Both his father and I have spoken to our son to discover what seems to be the issue in school, but he usually blames other pupils. We have also arranged meetings with the teachers to suggest various methods to control him in class; however this is also to no avail!

I am absolutely petrified that my son will not be prepared for Secondary school, we are even considering have him change school for the last year, but unsure whether this will be beneficial or disruptive??
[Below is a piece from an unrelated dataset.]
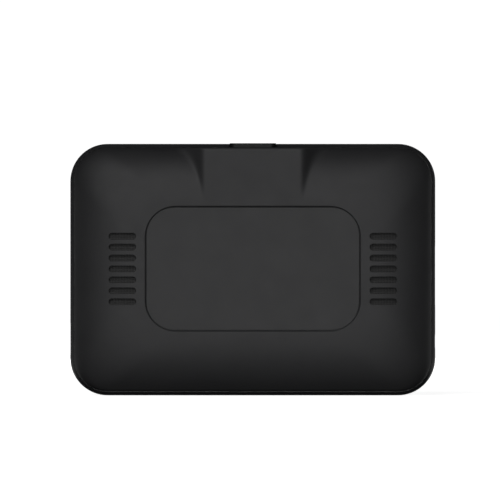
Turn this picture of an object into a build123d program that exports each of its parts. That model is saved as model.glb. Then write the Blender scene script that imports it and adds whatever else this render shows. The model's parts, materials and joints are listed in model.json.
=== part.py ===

I am at the end of my tether and out of ideas?

Can someone help???

OP posts:
Hsl500 · 13/07/2009 14:12

Hiya could you maybe ask him to write down why feels the way he does in school, we recently had the same with my 7yr old and it turned out although he wouldnt talk bout it he was being bullied, he wrote it down for us but has never talked about it,
I asked the school to just give him time out when was bad , give him bit of paper and a pen and leave him for a bit, he often wrote what was a matter but wouldnt gave it to the teacher we arranged a private place were he could leave the letter, she then would not confront him so he never knew we knew but it gave us an inside view of what was happening
good luck and hope things settle down for you both
hsl

hotmomma1 · 13/07/2009 22:14

That sounds like a brilliant idea hsl... we'll definitely give it a try....
Thank you soo much

OP posts:
danthe4th · 13/07/2009 22:30

I would be wanting to know why the school feels sending him out of class is the only way they can cope, perhaps your son is telling the truth that other pupils are also distracting him, the school needs a better strategy for coping with the behaviour, it is their job to teach him not for you to have to pay for a tutor. Perhaps he is feeling the pressure and is finding the work hard, perhaps he needs his confidence boosting and if the extra tuition is helping maybe it will prove to him he is more than capable to cope with the work.